Arturo Rivera

Las pinturas de Arturo Rivera son heridas abiertas en el lienzo, retratos viscerales de lo que no solemos mirar: la fragilidad del cuerpo, la hondura del dolor, la belleza oscura de lo que se resiste a ser domado. Su obra es un teatro de carne y silencio, donde cada figura parece atrapada entre la vida y algo que se le parece, pero más denso, más turbio, más revelador. Rivera no pintaba para agradar. Pintaba para escarbar. Con una técnica implacable, cercana al hiperrealismo, pero sin la frialdad de lo fotográfico, construía mundos que parecían emerger de un sueño febril o del recuerdo más crudo.
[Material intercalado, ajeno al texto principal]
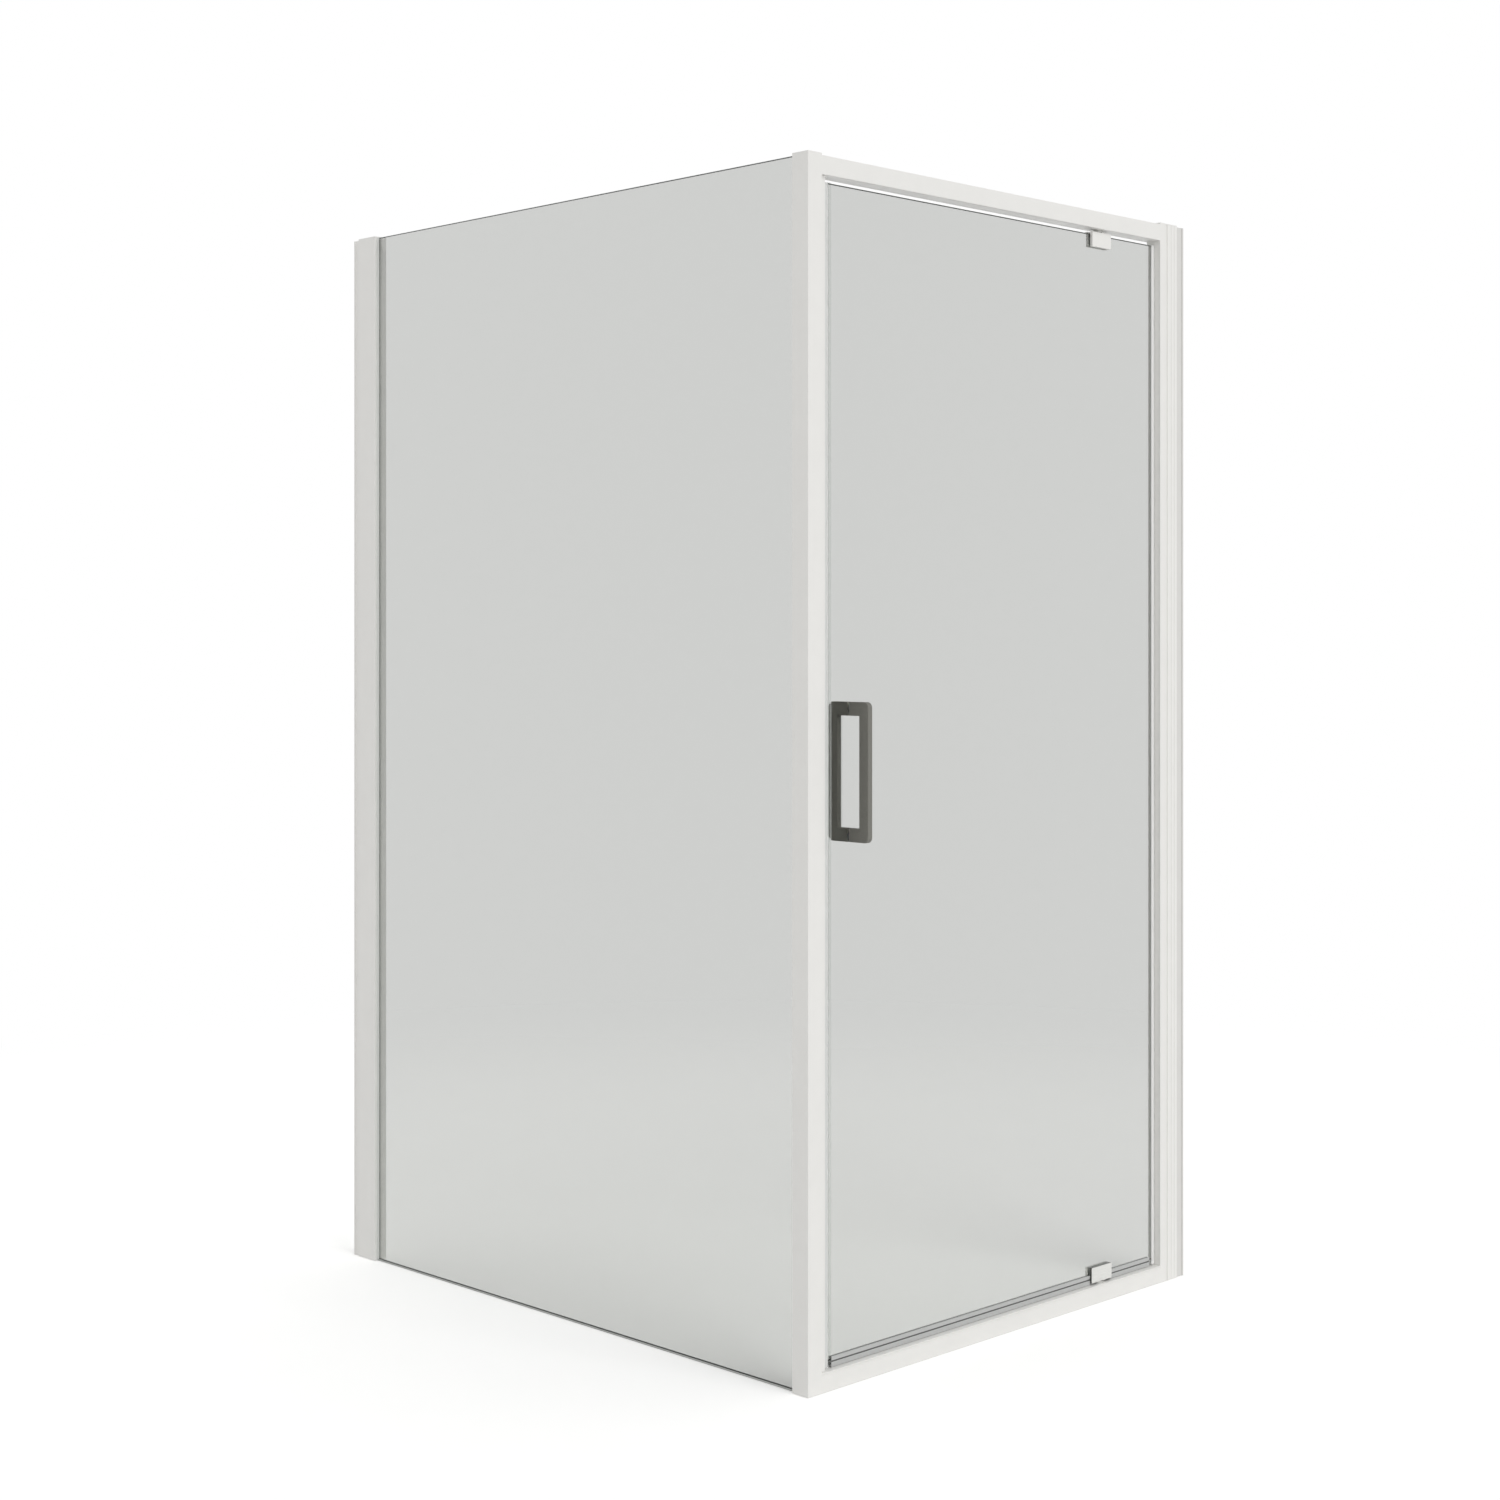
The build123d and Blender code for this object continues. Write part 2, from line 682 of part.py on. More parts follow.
def inner_clamp(end, up, width):
    front = door_glass[1] + clamp_gasket
    back = front + clamp_plate
    plate = block(clamp_x(width), (front, back), clamp_z(end, up, (0, clamp_height)))
    plate = fillet(plate.edges().filter_by(Axis.Y), clamp_corner)
    plate = chamfer(plate.faces().sort_by(Axis.Y)[-1].edges(), clamp_edge)
    room_z = clamp_z(end, up, (0, boss_height + slip_fit))
    plate -= block(clamp_x(boss_width + 2 * slip_fit), (front, boss_back() + slip_fit), room_z)
    for x, z in clamp_screw_places(end, up):
        plate -= rod((x, back, z), (0, -1, 0), clamp_plate, clamp_screw_radius + slip_fit)
        plate -= rod((x, back, z), (0, -1, 0), clamp_screw_head_depth, clamp_screw_head_radius + slip_fit)
    return plate


def clamp_gaskets(end, up, width, overhang):
    """A rubber sheet each side of the glass, cut round the boss and the screws."""
    pieces = []
    reach = (overhang, clamp_height)
    for y in ((door_glass[0] - clamp_gasket, door_glass[0]), (door_glass[1], door_glass[1] + clamp_gasket)):
        sheet = block(clamp_x(width - 2 * gasket_recess), shrunk(y, snug_fit), clamp_z(end, up, reach))
        sheet -= block(clamp_x(boss_width + 2 * notch_gap), y, clamp_z(end, up, (0, boss_height + notch_gap)))
        for x, z in clamp_screw_places(end, up):
            sheet -= rod((x, y[1], z), (0, -1, 0), clamp_gasket, clamp_screw_radius + slip_fit)
        pieces.append(sheet)
    return Compound(children=pieces)


def clamp_screws(end, up):
    pieces = []
    back = door_glass[1] + clamp_gasket + clamp_plate
    tip = door_glass[0] - clamp_gasket - clamp_plate + clamp_screw_skin + slip_fit
    for x, z in clamp_screw_places(end, up):
        head = rod((x, back, z), (0, -1, 0), clamp_screw_head_depth, clamp_screw_head_radius)
        head -= rod((x, back, z), (0, -1, 0), clamp_screw_head_depth / 2, clamp_screw_radius)
        seat = back - clamp_screw_head_depth
        pieces.append(head + rod((x, seat, z), (0, -1, 0), seat - tip, clamp_screw_radius))
    return Compound(children=pieces)


def pivot_bush(end, up):
    bush = rod((pivot_x, pivot_y, end), (0, 0, up), bush_length, bush_radius())
    bore_length = pin_engagement + thrust_gap
    return bush - rod((pivot_x, pivot_y, end), (0, 0, up), bore_length, pin_radius + running_fit)


# Door glass, with a notch at each pivot and holes for clamp screws and handle studs
def clamp_ends():
    """Each clamp's outer end and the direction from it into the door."""
    return ((bottom_clamp_end, 1), (top_clamp_end, -1))


def stud_heights():
    return (handle_z[0] + handle_leg_height / 2, handle_z[1] - handle_leg_height / 2)


def glass_holes():
    """Each hole through the door glass: its place along the door, its height and what passes through it."""
    holes = []
    for end, up in clamp_ends():
        holes += [(x, z, clamp_screw_radius) for x, z in clamp_screw_places(end, up)]
    middle = (handle_x[0] + handle_x[1]) / 2
    return holes + [(middle, z, stud_radius) for z in stud_heights()]


def door_glass_pane():
    pane = block((glass_free_edge, glass_hinge_edge), door_glass, (glass_bottom, glass_top))
    pane = chamfer(pane.edges(), glass_arris)
    for end, up in clamp_ends():
        notch_z = clamp_z(end, up, (0, boss_height + notch_gap))
        pane -= block(clamp_x(boss_width + 2 * notch_gap), door_glass, notch_z)
    for x, z, radius in glass_holes():
        hole = radius + snug_fit + sleeve_wall + glass_hole_gap
        pane -= rod((x, door_glass[1], z), (0, -1, 0), glass_thickness, hole)
    return pane


def glass_hole_sleeves():
    pieces = []
    for x, z, radius in glass_holes():
        bore = radius + snug_fit
        sleeve = rod((x, door_glass[1], z), (0, -1, 0), glass_thickness, bore + sleeve_wall)
        pieces.append(sleeve - rod((x, door_glass[1], z), (0, -1, 0), glass_thickness, bore))
    return Compound(children=pieces)


# Handles
def handle(face, out):
    """A flat-bar D handle on one face of the glass; out is -1 outside and +1 inside."""
    foot = face + out * handle_pad
    tip = face + out * handle_projection
    y = tuple(sorted((foot, tip)))
    grip = tip - out * handle_grip_depth
    bar = block(handle_x, y, handle_z)
    corners = [(None, tip, z) for z in handle_z]
    bar = fillet(edges_through(bar, Axis.X, corners), handle_corner_radius)
    gap = block(handle_x, tuple(sorted((foot, grip))), shrunk(handle_z, handle_leg_height))
    bar -= gap
    sides = [e for e in bar.edges() if abs(e.center().Y - foot) > snug_fit and not e.is_interior]
    long_sides = [e for e in sides if abs(e.bounding_box().size.X) < snug_fit]
    bar = fillet(long_sides, handle_edge_round)
    middle = (handle_x[0] + handle_x[1]) / 2
    for z in stud_heights():
        bar -= rod((middle, foot, z), (0, out, 0), stud_bite, stud_radius + snug_fit)
    return bar


def inner_handle():
    """The inner handle also has a side hole in each foot, for the grub screw that holds its stud."""
    bar = handle(door_glass[1], 1)
    for x, y, z in grub_places():
        bar -= rod((x, y, z), (-1, 0, 0), grub_length, grub_radius + snug_fit)
    return bar


def grub_places():
    y = door_glass[1] + handle_pad + stud_bite / 2
    return [(handle_x[1], y, z) for z in stud_heights()]


def handle_grub_screws():
    """Grub screws, each ending on its stud."""
    pieces = []
    length = handle_thickness / 2 - stud_radius - snug_fit
    for x, y, z in grub_places():
        pieces.append(rod((x, y, z), (-1, 0, 0), length, grub_radius))
    return Compound(children=pieces)


def handle_studs():
    middle = (handle_x[0] + handle_x[1]) / 2
    start = door_glass[0] - handle_pad - stud_bite + slip_fit
    length = glass_thickness + 2 * (handle_pad + stud_bite - slip_fit)
    studs = [rod((middle, start, z), (0, 1, 0), length, stud_radius) for z in stud_heights()]
    return Compound(children=studs)


def handle_pads():
    """Nylon pads between each handle foot and the glass."""
    pieces = []
    middle = (handle_x[0] + handle_x[1]) / 2
    for face, out in ((door_glass[0], -1), (door_glass[1], 1)):
        y = shrunk(tuple(sorted((face, face + out * handle_pad))), snug_fit)
        for z in stud_heights():
            reach = handle_leg_height / 2 - gasket_recess
            pad = block(shrunk(handle_x, gasket_recess), y, (z - reach, z + reach))
            pieces.append(pad - rod((middle, y[0], z), (0, 1, 0), handle_pad, stud_radius + snug_fit))
    return Compound(children=pieces)


# Every piece by its name
post_gasket_run = (post_depth - glazing_channel_depth, post_depth - gasket_recess)
jamb_gasket_run = (side_jamb_face + gasket_recess, side_jamb_face + glazing_channel_depth)
gasket_height = (side_seal_base, profile_top)

pieces = {
    "corner_post": corner_post(),
    "post_cap": post_cap(),
    "post_glass_gaskets": glazing_gaskets(post_gasket_run, gasket_height),
    "side_glass": side_glass_pane(),
    "side_bottom_seal": side_bottom_seal(),
    "side_jamb": side_jamb(),
    "side_jamb_cap": jamb_cap("side", side_jamb_standoff),
    "side_jamb_gaskets": glazing_gaskets(jamb_gasket_run, gasket_height),
    "side_wall_channel": wall_channel("side", side_jamb_standoff),
    "door_wall_channel": wall_channel("door", door_jamb_standoff),
    "hinge_jamb": hinge_jamb(),
    "hinge_jamb_cap": jamb_cap("door", door_jamb_standoff),
    "channel_screws": on_both_channels(channel_screw),
    "channel_screw_caps": on_both_channels(channel_screw_cap),
    "top_rail": top_rail(),
    "bottom_sill": bottom_sill(),
    "corner_blocks": corner_blocks(),
    "corner_block_screws": corner_block_screws(),
    "top_pivot_block": pivot_block(rail_chamber, rail_screw_height(), rail_bottom, (0, 0, 1)),
    "bottom_pivot_block": pivot_block(sill_chamber, sill_screw_height(), sill_height, (0, 0, -1)),
    "pivot_block_screws": pivot_block_screws(),
    "top_pivot_pin": top_pivot_pin(),
    "bottom_pivot_pin": bottom_pivot_pin(),
    "strike_profile": strike_profile(),
    "strike_magnet": strike_magnet(),
    "door_glass": door_glass_pane(),
    "magnet_seal": magnet_seal(),
    "door_magnet": door_magnet(),
    "hinge_edge_seal": hinge_edge_seal(),
    "drip_seals": drip_seals(),
    "glass_hole_sleeves": glass_hole_sleeves(),
    "outer_handle": handle(door_glass[0], -1),
    "inner_handle": inner_handle(),
    "handle_studs": handle_studs(),
    "handle_grub_screws": handle_grub_screws(),
    "handle_pads": handle_pads(),
}
clamp_sizes = ((bottom_clamp_width, bottom_clamp_overhang), (top_clamp_width, top_clamp_overhang))
for name, (end, up), (width, overhang) in zip(("bottom", "top"), clamp_ends(), clamp_sizes):
    pieces[name + "_clamp_outer"] = outer_clamp(end, up, width)
    pieces[name + "_clamp_inner"] = inner_clamp(end, up, width)
    pieces[name + "_clamp_gaskets"] = clamp_gaskets(end, up, width, overhang)
    pieces[name + "_clamp_screws"] = clamp_screws(end, up)
    pieces[name + "_pivot_bush"] = pivot_bush(end, up)

os.makedirs("parts", exist_ok=True)
for name, piece in pieces.items():
    export_step(piece, "parts/" + name + ".step")
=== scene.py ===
import math

import bmesh
import bpy
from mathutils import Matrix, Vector


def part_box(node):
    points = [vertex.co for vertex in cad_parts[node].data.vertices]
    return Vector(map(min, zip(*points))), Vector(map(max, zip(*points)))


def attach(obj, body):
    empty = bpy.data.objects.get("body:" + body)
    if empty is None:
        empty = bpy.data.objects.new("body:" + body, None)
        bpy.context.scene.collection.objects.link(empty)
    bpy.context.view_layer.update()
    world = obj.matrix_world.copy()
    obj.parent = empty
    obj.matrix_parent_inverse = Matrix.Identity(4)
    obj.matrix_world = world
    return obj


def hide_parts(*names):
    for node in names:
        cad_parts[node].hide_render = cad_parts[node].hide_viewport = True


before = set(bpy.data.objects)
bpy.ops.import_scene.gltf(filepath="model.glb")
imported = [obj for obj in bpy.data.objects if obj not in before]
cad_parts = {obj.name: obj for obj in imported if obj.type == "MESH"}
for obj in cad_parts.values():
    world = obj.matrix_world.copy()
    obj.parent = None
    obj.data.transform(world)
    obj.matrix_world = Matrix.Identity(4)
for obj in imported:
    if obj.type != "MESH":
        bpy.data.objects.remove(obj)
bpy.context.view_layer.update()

# Studio: a pale matt floor that fades into white, an even white sky and one soft sun from the
# right front. The camera stands level at chest height, 45 degrees off both glass sides.


def linear(colour):
    """An sRGB hex colour as the linear RGBA that a shader takes."""
    parts = [int(colour[i : i + 2], 16) / 255 for i in (1, 3, 5)]
    return [c / 12.92 if c <= 0.04045 else ((c + 0.055) / 1.055) ** 2.4 for c in parts] + [1]


def add(tree, kind, settings=None, values=None, links=None):
    """Adds a node with its settings, its sockets' values and the sockets that feed it."""
    node = tree.nodes.new(kind)
    for name, value in (settings or {}).items():
        setattr(node, name, value)
    for socket, value in (values or {}).items():
        node.inputs[socket].default_value = value
    for socket, source in (links or {}).items():
        tree.links.new(source, node.inputs[socket])
    return node


def material(name):
    """A new material with an empty tree, and its object coordinates."""
    made = bpy.data.materials.new(name)
    made.use_nodes = True
    made.node_tree.nodes.clear()
    place = add(made.node_tree, "ShaderNodeTexCoord").outputs["Object"]
    return made, made.node_tree, place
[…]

Los cuerpos en sus cuadros no son ideales: son cuerpos reales, rotos, sudorosos, lacerados, deseantes. Hay en ellos una ternura salvaje, como si su dolor fuera también una forma de belleza secreta. Rivera fue un pintor sublime de lo grotesco. Sus obras no buscan consuelo ni redención. Ofrecen otra cosa: una mirada limpia —aunque duela— sobre lo que somos cuando se cae el velo de la costumbre. En sus lienzos, lo que asusta también conmueve, y lo que duele, de algún modo, nos recuerda que estamos vivos.